Porsche’s 919 Hybrid is one of the most successful endurance racers of modern times. But what’s it like to drive – properly? Richard Meaden gets the once-in-a-lifetime opportunity to find out.
As an expression of everything Porsche represents, the 919 Hybrid LMP1 programme stands tall. Technologically bold, brutally functional and brilliantly fast, it came, saw and conquered in the most ferociously competitive era of top-flight endurance racing the world has ever seen. With a racing record as immaculate as Porsche’s you’d expect nothing less, yet with such an untarnished reputation at stake the risk in making a less than glorious return to the world’s toughest endurance race was considerable. Especially with the World Endurance Championship firmly in the grip of VW Group stablemate Audi.
Thankfully those steely souls at Porsche Motorsport didn’t shy away from the fight, instead developing an entire LMP1 programme from scratch for the 2014 season. Over the next four seasons the 919 evolved through a remarkable series of ever-quicker and more efficient machines that took a hat-trick of Le Mans 24 Hours wins, three World Endurance Championship titles, 17 wins from 34 races (including seven 1-2 finishes), 20 pole positions and 13 fastest laps. These achievements ensured the 919 Hybrid entered the pantheon of iconic racing Porsches and laid claim to being the absolute pinnacle of competitive engineering endeavour.

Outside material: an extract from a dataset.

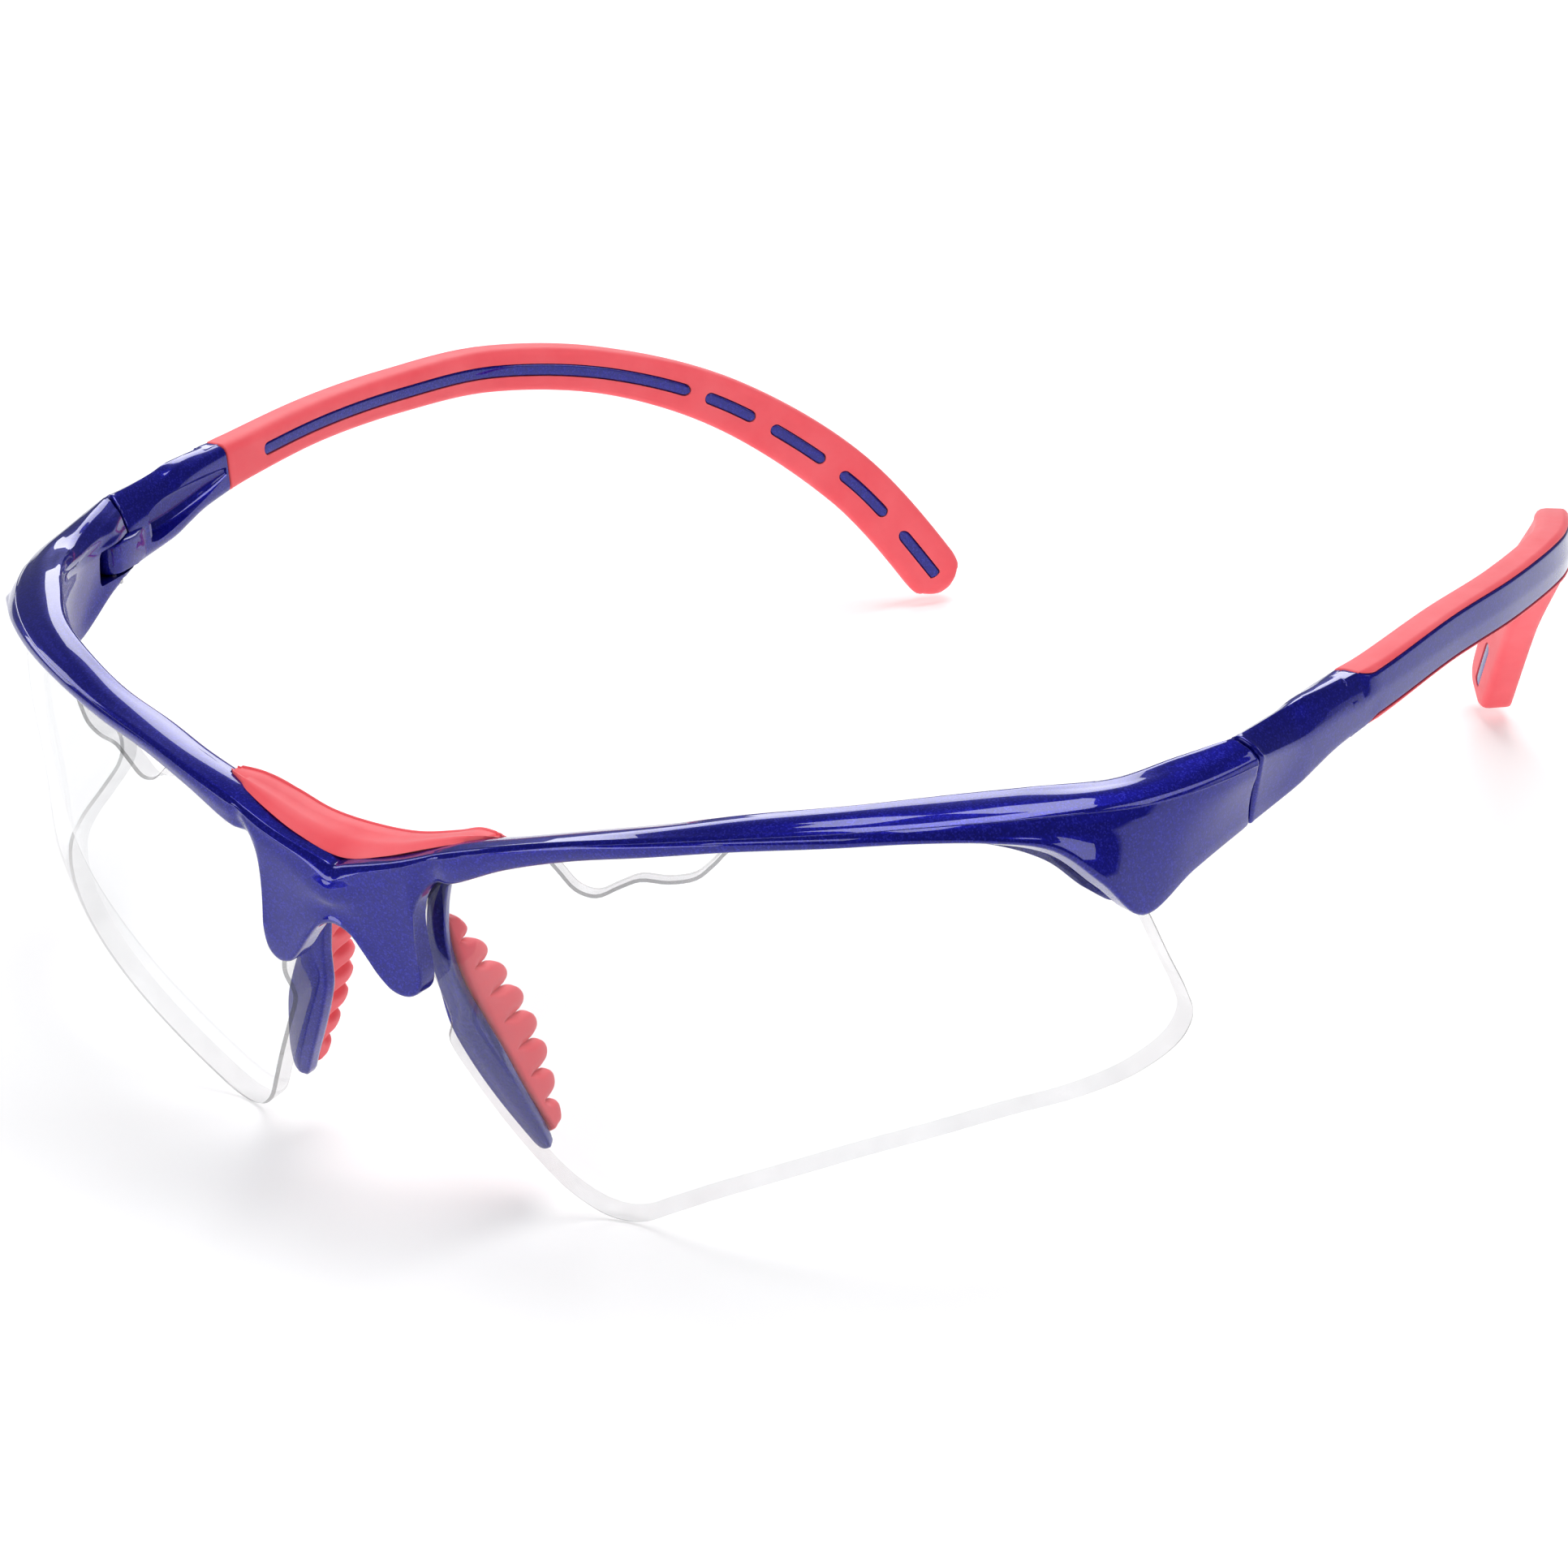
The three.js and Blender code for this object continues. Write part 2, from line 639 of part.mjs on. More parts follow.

Media drives of contemporary Le Mans cars are not without precedent. Indeed I’ve been lucky to drive two of Audi’s all-conquering machines – the actual 2011 LM-winning R18 TDI and the 2014 victor, the R18 e-tron quattro – but these tests were deliberately limited to the briefest of tastes. You grab even such fleeting opportunities with both hands, but beyond the simple thrill of getting your lucky arse in a Le Mans winner, such limited exposure denies you the story you really want to tell, namely what it’s like to genuinely try to drive one of these spaceships.
So imagine my delight when Porsche not only extends an invite to drive the final-gen 919 Hybrid, but is promising it will be an opportunity to drive it properly. With the full support of the LMP1 race team and for enough laps to genuinely explore its performance. Phase One of this once-in-a-lifetime opportunity means a trip to Weissach. More specifically Porsche Motorsport’s sprawling purpose-built LMP1 facility. After security we are ushered into the building, which has a slightly eerie atmosphere due to the LMP1 programme being mothballed at the end of the 2017 season. There are still people at work, but it’s just a skeleton crew tending to the 919 we’ll drive the following week. The record-smashing 919 Evo is also skulking in a bay.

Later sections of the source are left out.